While it is good to contribute to the working capital by extending payment terms, this only sometimes supports healthy supplier relationships. But there is another, more compelling reason why the traditional approach to working capital management needs to make more sense from a procurement point of view. It could cost a fortune, as suppliers might increase the pricing of goods and services the buyer purchases. It can also have a personal impact on the bonus paid out to procurement, which is traditionally based on lowering the costs of purchased goods and services. It can be a tricky balancing act. Therefore, it is also essential to adjust the bonus scheme of procurement when starting a Payment Terms Optimization Initiative, primarily if it is implemented to optimize working capital. The bonus scheme of procurement should also be linked to achieving specific payment terms or cash flow results.
There are different objectives and views when it comes to optimizing payment terms. When viewed through the procurement lens, the only visible costs are expenses for goods and services purchased and, depending on the organization's structure, purchase-to-pay process costs. The cost of working capital is not on the radar.
And it is the same through the finance lens.
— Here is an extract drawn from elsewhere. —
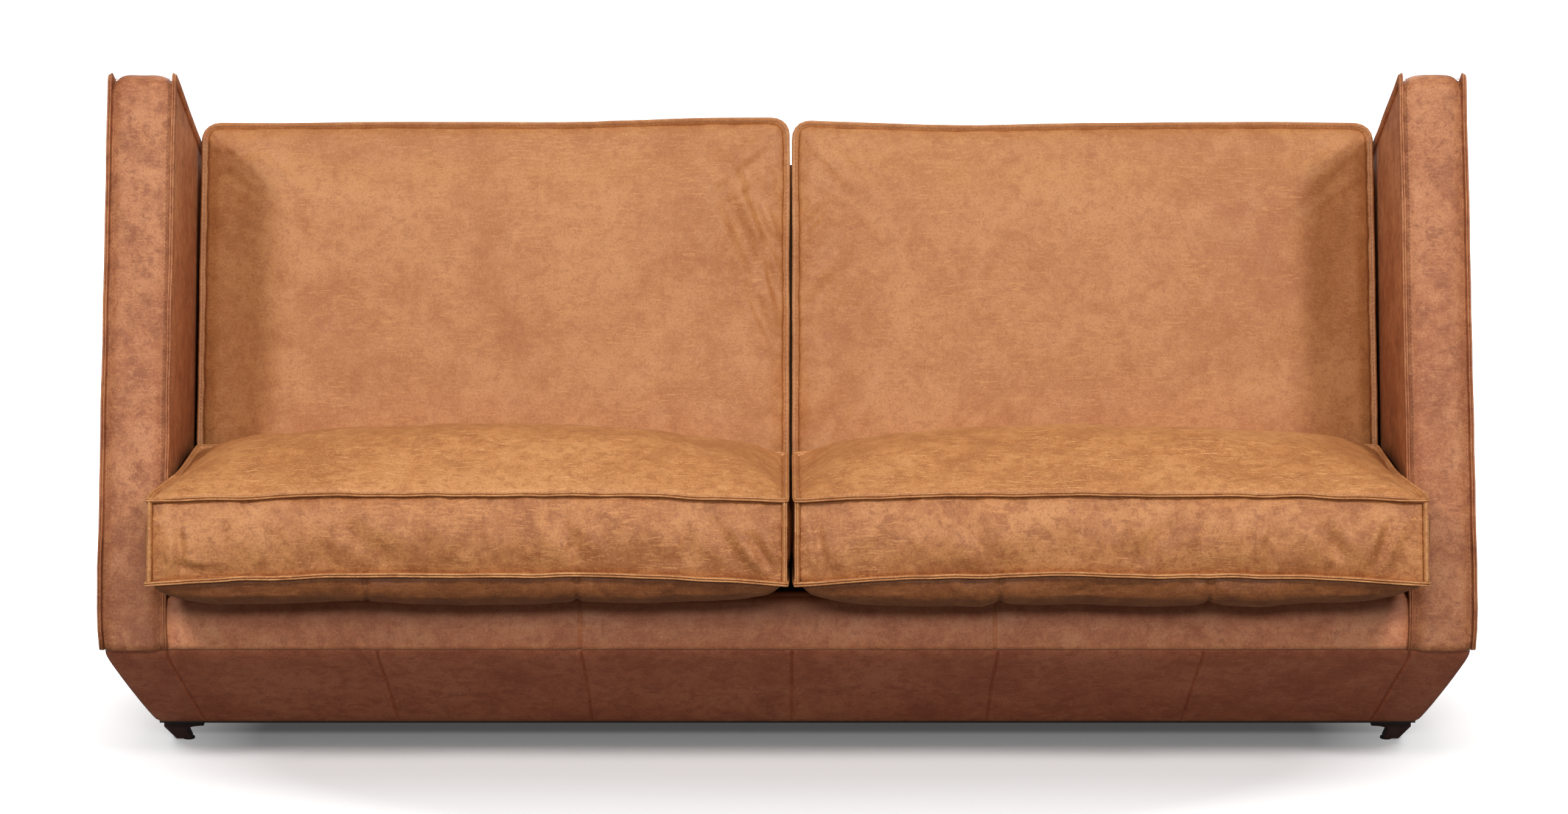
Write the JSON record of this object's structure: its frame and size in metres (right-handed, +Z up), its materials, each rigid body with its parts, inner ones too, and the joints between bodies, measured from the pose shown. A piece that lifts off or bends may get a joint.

Treasury managers only see the cost of working capital and the return on cash. The benefits of discounts are far from evident to them, and often early payment is anathema to the treasury. The only way to see the benefits of improving payment terms is to rise above the silo boundaries and take a holistic view – not just for one organization but the entire supply chain.
The rate of return on cash should not be considered in isolation. It should be viewed alongside the cost of working capital to the suppliers, and if that is very high, the differential between those two numbers can generate a win-win for both parties. Achieving buy-in from multiple stakeholders also requires a common language. The rollout must involve the procurement and purchasing managers, who will communicate with suppliers.